= Aim =
Only the lines from the line that has "piece(coaster, 'plate_gasket', ring(flangeRadius" through the line that has "obj.matrix_world = world" should be reproduced, exactly and with both ends kept.

(Part of a data file)
────────
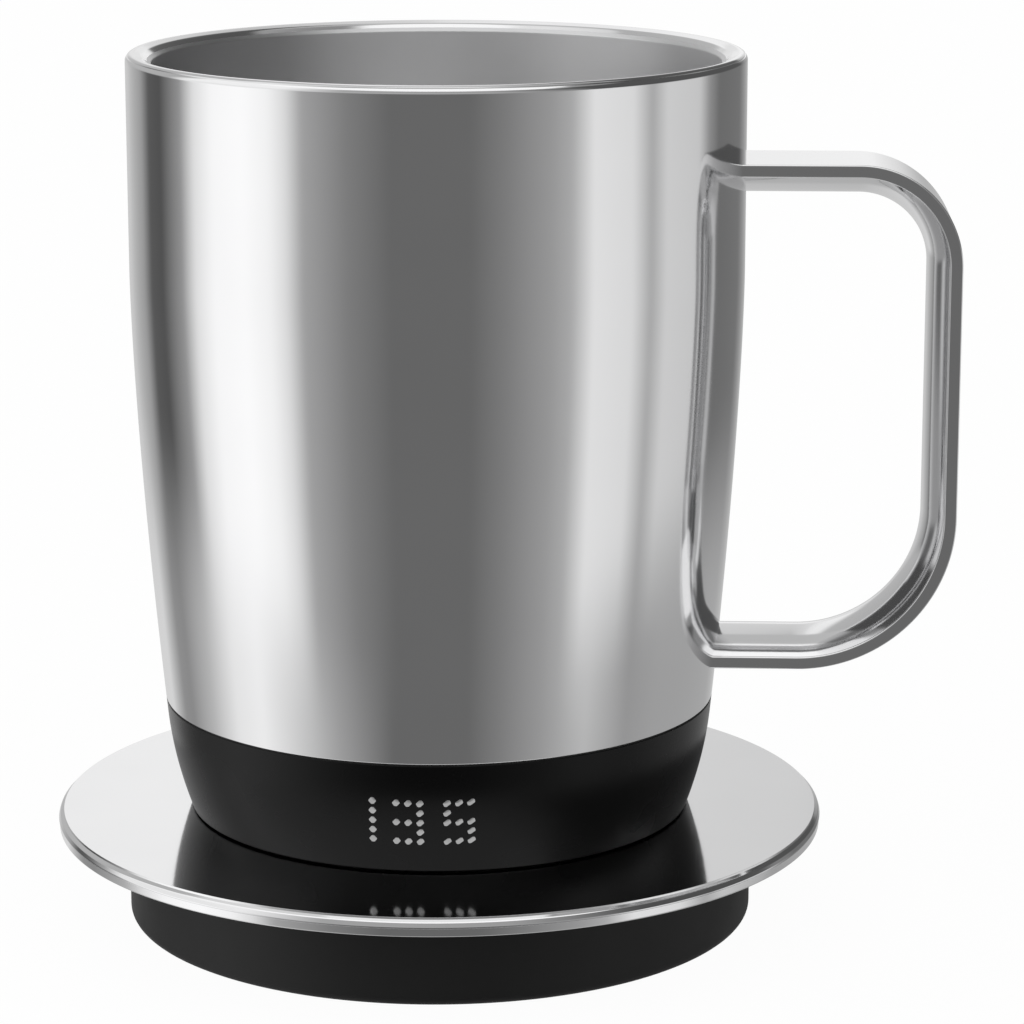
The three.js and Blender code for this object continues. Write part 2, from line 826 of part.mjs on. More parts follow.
function pinBarrel() {
  return revolve([
    [0, coasterBoardTop],
    [barrelRadius, coasterBoardTop],
    [barrelRadius, blockTop],
    [pinRadius + pinGap, blockTop],
    [pinRadius + pinGap, blockTop - barrelLip],
    [barrelInner, blockTop - barrelLip],
    [barrelInner, springBottom],
    [0, springBottom],
  ], smallSides);
}

function chargePin() {
  return revolve([
    [0, shoulderBottom],
    [pinRadius + pinShoulderWidth, shoulderBottom],
    [pinRadius + pinShoulderWidth, shoulderTop],
    [pinRadius, shoulderTop],
    [pinRadius, pinTop - pinTipRounding],
    [pinRadius - pinTipRounding, pinTop],
    [0, pinTop],
  ], smallSides);
}

class SpringCurve extends THREE.Curve {
  getPoint(share, target = new THREE.Vector3()) {
    const angle = share * springTurns * 2 * Math.PI;
    const radius = barrelInner - pinGap - springWireRadius;
    const bottom = springBottom + springWireRadius + springEndGap;
    const top = shoulderBottom - springWireRadius - springEndGap;
    return target.set(radius * Math.cos(angle), radius * Math.sin(angle), bottom + (top - bottom) * share);
  }
}

function pinSpring() {
  const section = new THREE.Shape(onCircle(springWireSides, springWireRadius, 0)
    .map(([x, y]) => new THREE.Vector2(x, y)));
  return solidOf(new THREE.ExtrudeGeometry(section, {
    steps: springTurns * springTurnSteps,
    extrudePath: new SpringCurve(),
    bevelEnabled: false,
  }));
}

// A barrel socket: its body stands on the board, and its nose passes through the wall.
function powerInlet() {
  const front = baseInner - inletWallGap;
  const noseEnd = baseRadius - inletNoseRecess;
  const middle = coasterBoardTop + inletHeight / 2;
  const alongY = (solid) => solid.rotate([-90, 0, 0]).translate([0, 0, middle]);
  const nose = alongY(disc(inletNoseRadius, front - cutOverrun, noseEnd, mediumSides));
  const bore = alongY(ring(inletPinRadius, inletBoreRadius, noseEnd - inletBoreDepth, noseEnd + cutOverrun,
    smallSides));
  const pinCut = alongY(disc(inletBoreRadius, noseEnd - inletPinRecess, noseEnd + cutOverrun, smallSides));
  return block(inletWidth, inletLength, coasterBoardTop, coasterBoardTop + inletHeight, 0,
    front - inletLength / 2)
    .add(nose)
    .subtract(bore)
    .subtract(pinCut);
}

// Coaster

const coaster = new THREE.Group();

piece(coaster, 'top_plate', topPlate(), polishedSteel);
piece(coaster, 'plate_gasket', ring(flangeRadius - gasketMargin - gasketWidth, flangeRadius - gasketMargin,
  flangeTop, plateUnderside), rubber);
piece(coaster, 'coaster_base', coasterBase(), mattBlack);
piece(coaster, 'foot_pad', disc(padRadius, 0, padThickness), rubber);
piece(coaster, 'coaster_board', coasterBoard(), circuitGreen);
piece(coaster, 'contact_block', contactBlock(), satinBlack);
piece(coaster, 'power_inlet', powerInlet(), mattBlack);
for (const [name, x] of [['inner', innerRingRadius], ['outer', -outerRingRadius]]) {
  piece(coaster, `pin_barrel_${name}`, pinBarrel().translate([x, 0, 0]), gold);
  piece(coaster, `charge_pin_${name}`, chargePin().translate([x, 0, 0]), gold);
  piece(coaster, `pin_spring_${name}`, pinSpring().translate([x, 0, 0]), springSteel);
}
coasterScrewPlaces().forEach(([x, y], i) => {
  const solid = screw(coasterHeadRadius, coasterHeadHeight, coasterShankRadius, coasterShankLength,
    coasterHeadTop());
  piece(coaster, `coaster_screw_${i + 1}`, solid.translate([x, y, 0]), springSteel);
});

const product = new THREE.Group();
product.add(coaster, mug);

export default product;
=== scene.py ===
# Looks of the self heating mug on its charging coaster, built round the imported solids.
# The frame is in metres. Sizes here are in millimetres and are scaled as each mesh is made.
# +Z is up, +X points to the handle and -Y to the lit digits. Mug heights start at the mug's foot.

import json
import math

import bmesh
import bpy
from mathutils import Matrix, Vector


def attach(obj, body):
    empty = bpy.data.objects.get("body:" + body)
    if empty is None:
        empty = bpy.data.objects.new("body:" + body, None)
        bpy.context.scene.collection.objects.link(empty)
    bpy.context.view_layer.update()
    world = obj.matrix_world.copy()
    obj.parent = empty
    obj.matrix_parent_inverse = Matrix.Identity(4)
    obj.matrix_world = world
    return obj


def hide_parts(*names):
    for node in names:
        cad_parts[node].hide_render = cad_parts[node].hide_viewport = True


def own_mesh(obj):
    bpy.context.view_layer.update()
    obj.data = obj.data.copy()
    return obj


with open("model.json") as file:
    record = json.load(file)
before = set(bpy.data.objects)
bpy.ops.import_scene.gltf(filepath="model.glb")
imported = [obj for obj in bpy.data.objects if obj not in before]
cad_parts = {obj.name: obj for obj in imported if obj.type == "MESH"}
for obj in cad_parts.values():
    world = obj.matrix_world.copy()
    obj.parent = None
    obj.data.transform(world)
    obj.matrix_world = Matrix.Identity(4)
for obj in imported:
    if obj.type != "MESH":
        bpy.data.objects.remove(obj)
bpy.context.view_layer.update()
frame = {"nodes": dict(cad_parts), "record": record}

MM = 0.001

# Facets
WIDE_SIDES = 224
MEDIUM_SIDES = 96
SMALL_SIDES = 48
ROUNDING_STEP = math.radians(12)
SHARP_ANGLE = math.radians(32)
LONG_SIDE = 4                          # how many times longer than its neighbour a long side is
ON_AXIS = 0.001                        # a radius below this is a point on the axis
WALL_STEPS = 40
HOUSING_STEPS = 32
HIDDEN_STEPS = 8
CUT_REACH = 1.0                        # how far a cutter reaches past what it cuts

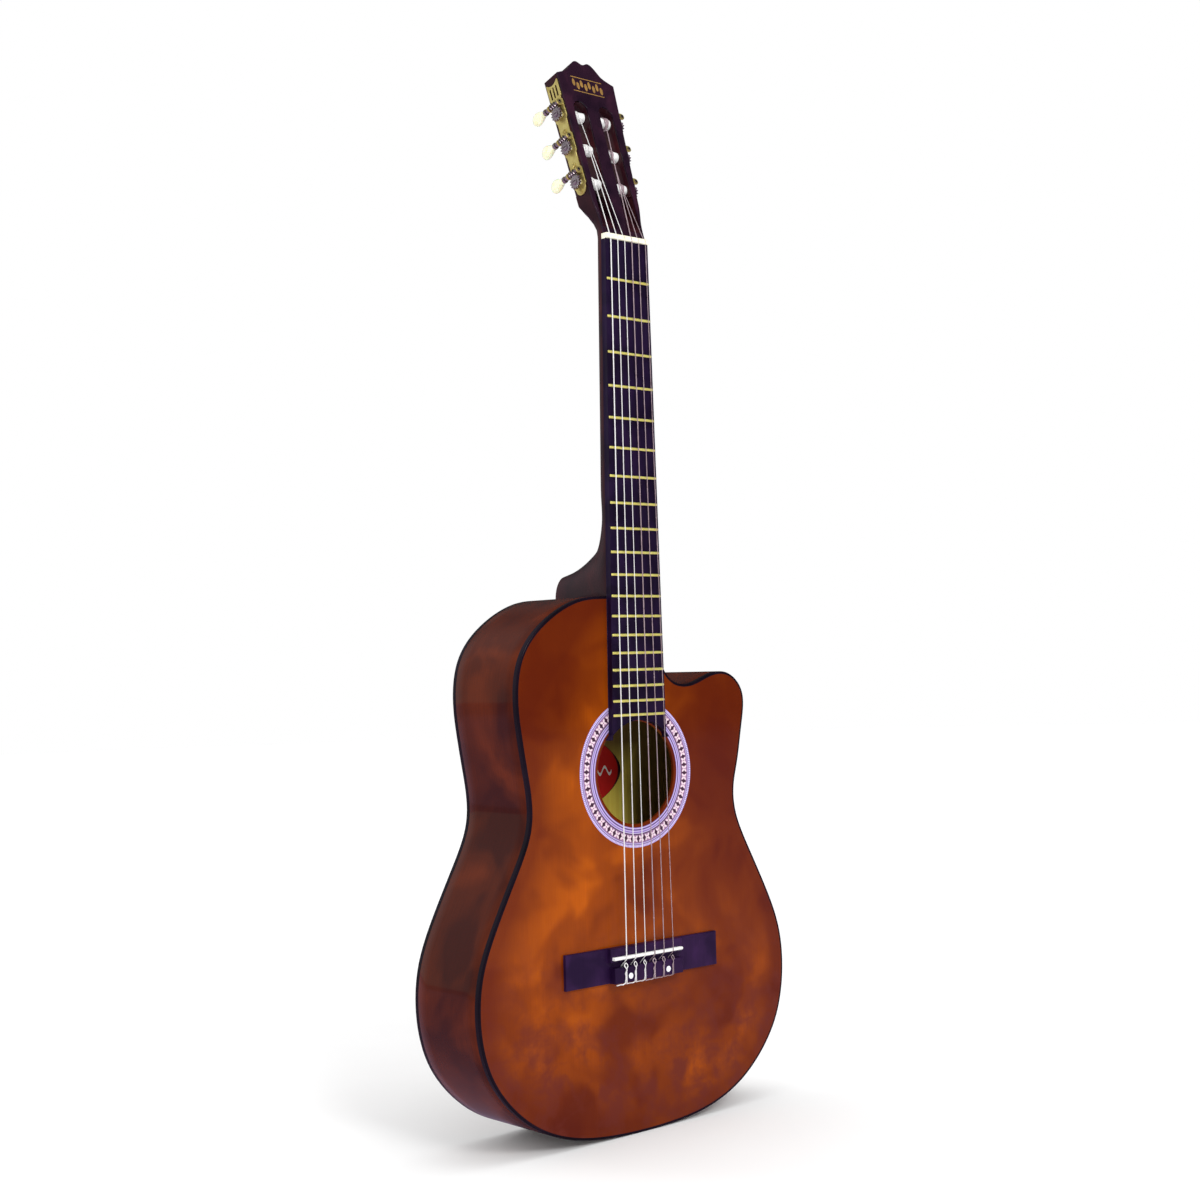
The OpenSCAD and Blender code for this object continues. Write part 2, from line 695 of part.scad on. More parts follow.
────────
= Solution below =
piece(coaster, 'plate_gasket', ring(flangeRadius - gasketMargin - gasketWidth, flangeRadius - gasketMargin,
  flangeTop, plateUnderside), rubber);
piece(coaster, 'coaster_base', coasterBase(), mattBlack);
piece(coaster, 'foot_pad', disc(padRadius, 0, padThickness), rubber);
piece(coaster, 'coaster_board', coasterBoard(), circuitGreen);
piece(coaster, 'contact_block', contactBlock(), satinBlack);
piece(coaster, 'power_inlet', powerInlet(), mattBlack);
for (const [name, x] of [['inner', innerRingRadius], ['outer', -outerRingRadius]]) {
  piece(coaster, `pin_barrel_${name}`, pinBarrel().translate([x, 0, 0]), gold);
  piece(coaster, `charge_pin_${name}`, chargePin().translate([x, 0, 0]), gold);
  piece(coaster, `pin_spring_${name}`, pinSpring().translate([x, 0, 0]), springSteel);
}
coasterScrewPlaces().forEach(([x, y], i) => {
  const solid = screw(coasterHeadRadius, coasterHeadHeight, coasterShankRadius, coasterShankLength,
    coasterHeadTop());
  piece(coaster, `coaster_screw_${i + 1}`, solid.translate([x, y, 0]), springSteel);
});

const product = new THREE.Group();
product.add(coaster, mug);

export default product;
=== scene.py ===
# Looks of the self heating mug on its charging coaster, built round the imported solids.
# The frame is in metres. Sizes here are in millimetres and are scaled as each mesh is made.
# +Z is up, +X points to the handle and -Y to the lit digits. Mug heights start at the mug's foot.

import json
import math

import bmesh
import bpy
from mathutils import Matrix, Vector


def attach(obj, body):
    empty = bpy.data.objects.get("body:" + body)
    if empty is None:
        empty = bpy.data.objects.new("body:" + body, None)
        bpy.context.scene.collection.objects.link(empty)
    bpy.context.view_layer.update()
    world = obj.matrix_world.copy()
    obj.parent = empty
    obj.matrix_parent_inverse = Matrix.Identity(4)
    obj.matrix_world = world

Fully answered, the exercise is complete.